Recommended Reading

Adam Cohen discusses the legal heritage of Bush v. Gore, the Supreme Court decision that first put George W. Bush into the White House. Here's the paragraph that most interested me…

The heart of Bush v. Gore's analysis was its holding that the recount was unacceptable because the standards for vote counting varied from county to county. Having once granted the right to vote on equal terms, the court declared, the state may not, by later arbitrary and disparate treatment, value one person's vote over that of another. If this equal protection principle is taken seriously, if it was not just a pretext to put a preferred candidate in the White House, it should mean that states cannot provide some voters better voting machines, shorter lines, or more lenient standards for when their provisional ballots get counted — precisely the system that exists across the country right now.

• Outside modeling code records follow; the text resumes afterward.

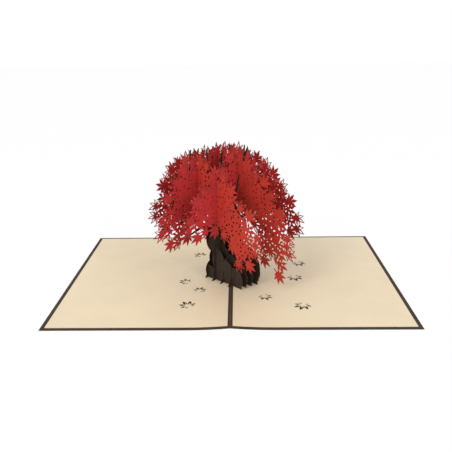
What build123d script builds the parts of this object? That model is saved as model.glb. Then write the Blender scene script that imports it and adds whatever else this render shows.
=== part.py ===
from build123d import *

import os
from math import atan2, cos, hypot, radians, sin, sqrt

import numpy as np

# A pop-up card that opens flat: a folded cover, two liners and a maple tree of slotted paper.
# X runs across the card, Y along its spine and away from the reader, Z up from the table.
# The papers of the tree stand at 45 degrees to the spine. "Left" papers have their near end
# on the left and are placed by their distance to the right of the card's centre. "Right"
# papers have their near end on the right and are placed by their distance behind the centre.

# Card
panel_width = 148.0
card_height = 210.0
cover_thickness = 0.35
liner_thickness = 0.30
liner_margin = 3.5
gutter_half_width = 2.0
spine_rise = 1.5
spine_run = 34.0

# Paper of the tree
sheet_thickness = 0.35
slot_clearance = 0.10
seat_gap = 0.08
overrun = 5.0
crumb = 0.02

# Rows of papers: the place of the first one and the step to the next, across their own plane
left_slat_first = 19.8
left_slat_pitch = 10.4
left_slat_count = 4
right_slat_first = -18.7
right_slat_pitch = 6.3
right_slat_count = 7
left_crown_first = 6.0
left_crown_pitch = 24.0
right_crown_first = -22.0
right_crown_pitch = 25.0
crown_count = 3

# Trunk and roots
root_half_width = 25.0
trunk_height = 50.0
left_root_centre = -2.0
right_root_centre = 8.25
root_seat = 7.0
fork_seat = 60.0
bulge_share = 0.10
tab_width = 4.4

# Crown
crown_reach = 80.0
tree_height = 130.0
crown_heart = 66.0
leaf_radius = 10.0
leaf_pitch = 9.5
rim_inset = 8.4
core_inset = 13.0
hole_area = 1.3
bough_width = 6.0
leader_width = 2.6
twig_width = 1.4
leaf_jitter = 1.1
leaf_twist_share = 0.25

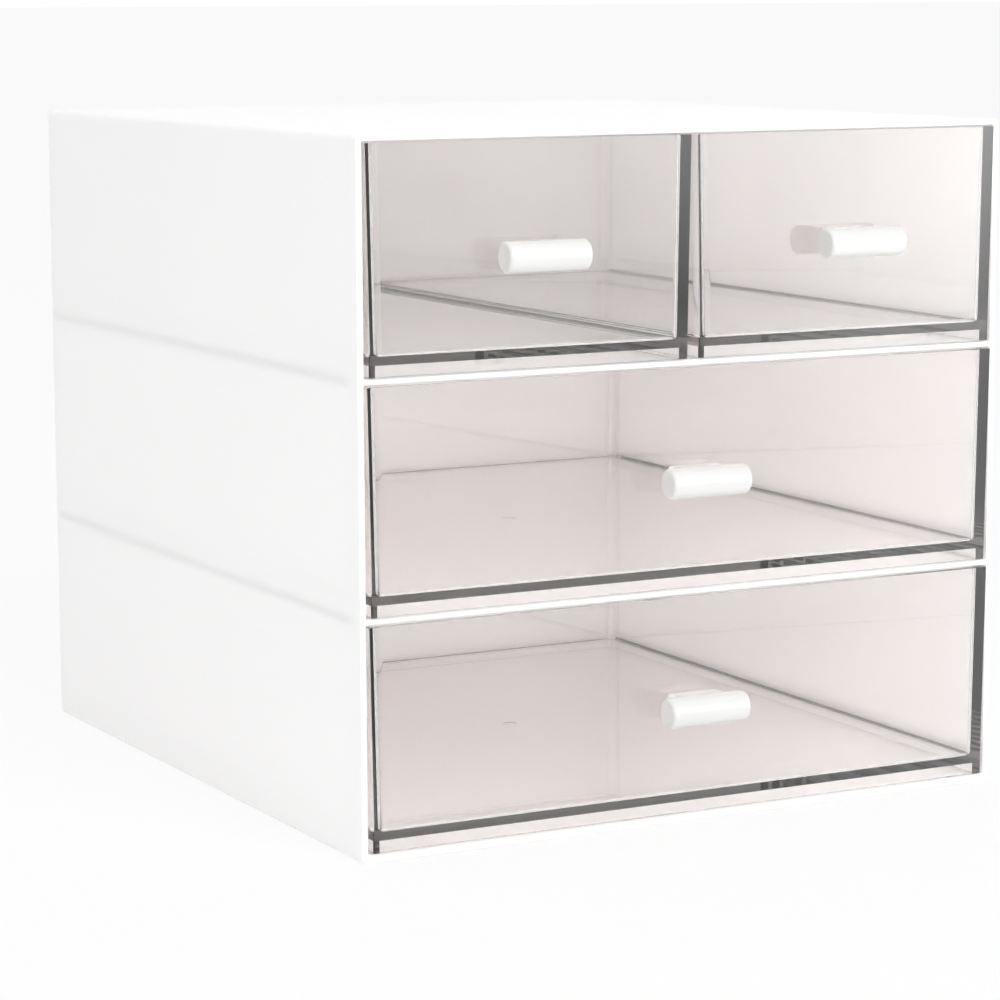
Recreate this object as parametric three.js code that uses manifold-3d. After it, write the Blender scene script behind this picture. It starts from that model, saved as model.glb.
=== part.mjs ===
// Desktop make-up organizer: a white case with three rows of clear drawers, two small ones on top.
// Millimetres, +Z up, +X to the right, drawers open towards -Y.
// The origin is the centre of the case's flat underside.

import * as THREE from 'three';
import { mergeVertices } from 'three/addons/utils/BufferGeometryUtils.js';
import Module from 'manifold-3d';

const wasm = await Module();
wasm.setup();

// Outside of the case
const caseWidth = 152.4;
const caseDepth = 167.6;
const caseHeight = 144.8;
const caseEdgeRadius = 0.9;

// Case walls and the panels slid into them
const sideWall = 1.3;
const topWall = 1.3;
const baseWall = 1.8;
const backPanelThickness = 1.3;
const shelfThickness = 1.4;
const rowCount = 3;

// Grooves that hold the panels
const grooveDepth = 0.6;
const grooveFrontStop = 5;
const panelSlip = 0.1;

// Drawer mouldings
const drawerLength = 162.5;
const drawerWall = 1.6;
const drawerFloor = 1.6;
const drawerSkirt = 2.3;
const drawerOuterRadius = 0.35;
const drawerInnerRadius = 1.8;
const sideDraftShare = 0.0175;
const backDraftShare = 0.0175;

// Running gaps round a closed drawer
const drawerSideGap = 0.2;
const smallDrawerGap = 1.2;
const drawerTopGap = 0.3;
const drawerRunnerGap = 0.2;
const drawerProtrusion = 0.6;

// Bar handles and the oblong feet that they stand on
const barLength = 18.6;
const barRadius = 3.15;
const barEndRadius = 0.7;
const barReach = 5.4;
const footWidth = 13;
const footHeight = 5.8;
const footCornerRadius = 1.4;
const seatGap = 0.05;

// Pan-head screws that hold the handles from inside the drawers
const screwRadius = 1.3;
const screwGrip = 4.6;
const screwTipLength = 0.8;
const screwTipRadius = 0.6;
const screwHeadRadius = 2.3;
const screwHeadHeight = 1.6;
const screwHeadCrown = 0.6;
const recessLength = 2.6;
const recessWidth = 0.6;
const recessDepth = 0.8;
const screwClearance = 0.1;
const boreSpare = 0.4;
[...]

So, uh, how come that hasn't changed?

I know a lot of Republicans (including Antonin Scalia) tell Democrats to "get over it" but the article has a point: If it was valid law, it doesn't go away. It should be defensible in the context of ongoing legal decisions. By the way, the last person who told me to "get over it" is still posting in chat rooms that the Clintons should be arrested for the murder of Vince Foster.

I have a feeling that we're going to wake up one morning and find that some future configuration of the Supreme Court has said Bush should never have been installed in the job in 2000. The way things are going, we may see a majority of Republicans say that before long.